Franchising, retail, business
04/06/2014
Negli ultimi mesi ho gradualmente abbandonato le riserve mentali che mi hanno procurato la lettura di troppi e incondizionati elogi delle startup, spesso proveniente da un gruppo molto autoreferenziale e così fideistico da riuscire a irritare chiunque si occupi di ‘imprese adulte’. Se da un lato sarebbe bene spegnere lo snobismo di chi continua a considerare startup solo le nuove imprese che stanno sulla frontiera del web, o delle biotecnologie, dall’altro mi rendo sempre più conto che la tutela e il sostegno delle nuove imprese (quasi di qualsiasi settore) è indispensabile al ricambio generazionale del nostro tessuto industriale che sta morendo di vecchiaia (cfr. Buone ragioni per sostenere le nostre startup).
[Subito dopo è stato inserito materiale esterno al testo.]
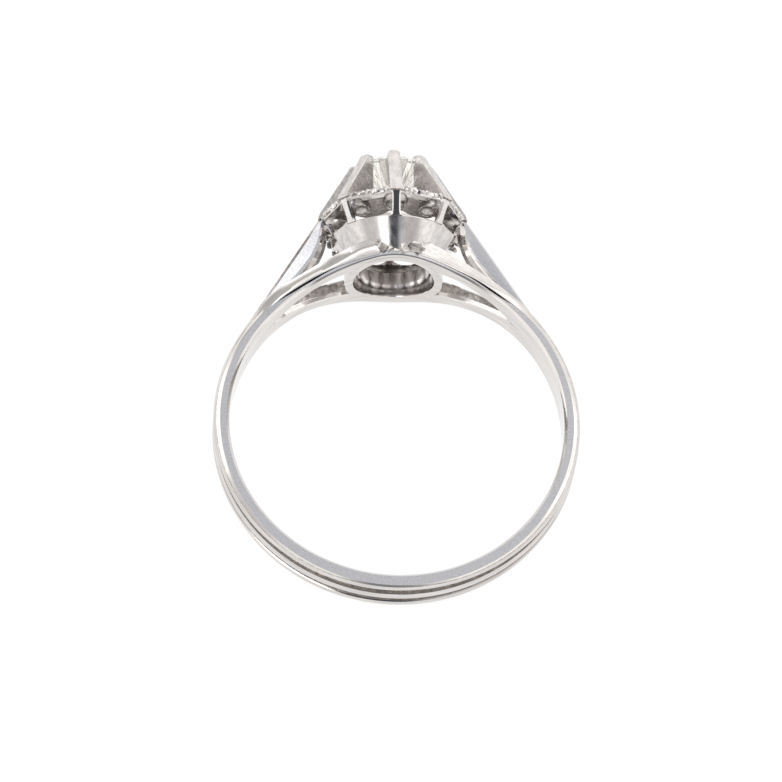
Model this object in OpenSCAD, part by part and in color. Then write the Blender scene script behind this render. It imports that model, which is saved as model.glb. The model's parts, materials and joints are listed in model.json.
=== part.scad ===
// Solitaire ring of the illusion type, lying on its side as it comes to rest.
// It is drawn upright first: X across the finger, Y along the finger, Z from the finger up to the stone,
// with the centre of the finger hole at the origin. Then it is laid down on its back, where it rests on the
// back corner of the plate and on the back edge of the shank.
// All lengths are in millimetres.

/* [Finger hole and shank] */
// Inside diameter of the finger hole
finger_d = 17.5; // [17:0.1:18]
// Thickness of the shank, from the finger to the top of its ridges
shank_t = 0.83; // [0.78:0.01:0.9]
// Width of the shank along the finger
shank_w = 2.4; // [2.3:0.05:2.5]
// Width of each of the two grooves between the three ridges
groove_w = 0.42; // [0.36:0.01:0.46]
// Depth of the grooves
groove_t = 0.22; // [0.1:0.01:0.25]
// Bevel at the top of each ridge
ridge_bevel = 0.12; // [0.05:0.01:0.15]

/* [Shoulders] */
// Thickness of the finger-side layer of the arms
layer_t = 0.33; // [0.25:0.01:0.45]
// Thickness of the arms with their raised strands
arm_t = 0.76; // [0.7:0.01:0.77]
// Angle from the top of the ring where the hoop ends and the arms take over
hoop_end_angle = 44; // [43.5:0.5:45]
// Thickness of each side leaf along the finger
leaf_w = 0.6; // [0.5:0.05:0.8]
// Width of each side leaf, across its length
leaf_t = 1; // [0.8:0.05:1]
// How far the leaf's outer edge stands outside the ridges of the shank
leaf_rise = 0.13; // [0.1:0.01:0.2]

/* [Finger gallery and collar] */
// Diameter of the hole under the stone
gallery_hole_d = 4.26; // [4:0.02:4.3]
// Outer diameter of the gallery ring
gallery_ring_d = 5.24; // [5.1:0.02:5.4]
// Height of the collar's lower edge above the centre of the finger hole
collar_z = 9.4; // [9.35:0.01:9.45]
// Height of the collar
collar_h = 1.55; // [1.45:0.05:1.65]
// Outer diameter of the collar at its lower edge
collar_low_d = 6; // [5.95:0.05:6.2]
// Outer diameter of the collar at its upper edge
collar_top_d = 6.5; // [6.4:0.05:6.6]
// Width of the collar over its flat sides, at its lower edge
collar_side_w = 5.3; // [5.2:0.05:5.6]

/* [Plate and claws] */
// Size of the plate over two opposite corners
plate_d = 7.94; // [7.8:0.02:8.1]
// Height of the plate's underside above the centre of the finger hole
plate_z = 12; // [11.9:0.05:12.1]
// Thickness of the plate
plate_t = 0.42; // [0.35:0.01:0.5]
// Width of each strut below the plate
strut_w = 0.5; // [0.4:0.02:0.6]
// Width of each claw
claw_w = 0.62; // [0.54:0.02:0.66]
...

Abbiamo bisogno di più imprese nuove, di più energie, di imprese nate senza troppi capannoni e mutui, ma con competenze e idee coraggiose su come posizionarsi, affrontare in modo efficace la domanda e la concorrenza internazionale. Stanno morendo troppe imprese per non pensare a farne nascere di migliori, più agili e più resistenti. E dunque viva le startup, se dobbiamo risorgere ci servono anche loro.
Detto questo il fatto è che dobbiamo sbattere (ancora) la faccia sui limiti che ci siamo creati nel paese lento e burocratico in cui viviamo e mangiamo. Limiti che sono evidenziati in modo crudele nella ricerca annualmente pubblicata da EY in ‘The EY G20 Entrepreneurship Barometer- The Power of Three” che per il 2013 mostra risultati imbarazzanti per l’Italia.
Siamo classificati nel 4° gruppo-quartile insieme a Turchia e Indonesia, a lunga distanza da USA, Canada, Corea del Sud.
E siamo indietro in tutte le classifiche parziali che determinano la propensione di un paese a sostenere la nuova imprenditoria.
a cominciare dagli scarsissimi fondi a disposizione delle nuove imprese
un accesso che non è affatto migliorato al cospetto dei nostri rivali nell’economia globale…
per continuare con la cultura del paese che non sembra favorire le nuove iniziative…
passando per l’annotazione che se anche una startup supera la prima fase di incubazione, fatica a trovare i capitali per crescere e affermarsi (expansion capital)…
e terminando con la solita nota dolente, che uccide la scelta di assumersi il rischio di una nuova impresa in un paese che penalizza e criminalizza il fallimento imprenditoriale al contrario di quanto avviene nelle economie più avanzate culturalmente. Il punteggio in questa ‘specialità’ è il peggiore.
Sono questi i problemi, i limiti, i difetti di un sistema che non sa rigenerarsi. Questa è la sfida da consegnare prima di tutti alla squadra del giovane premier Renzi, al neo-presidente dei giovani di Confindustria, Marco Gay e, perché no, anche a chi rappresenta le piccole imprese purché lavori per la loro crescita e contro il nanismo perenne.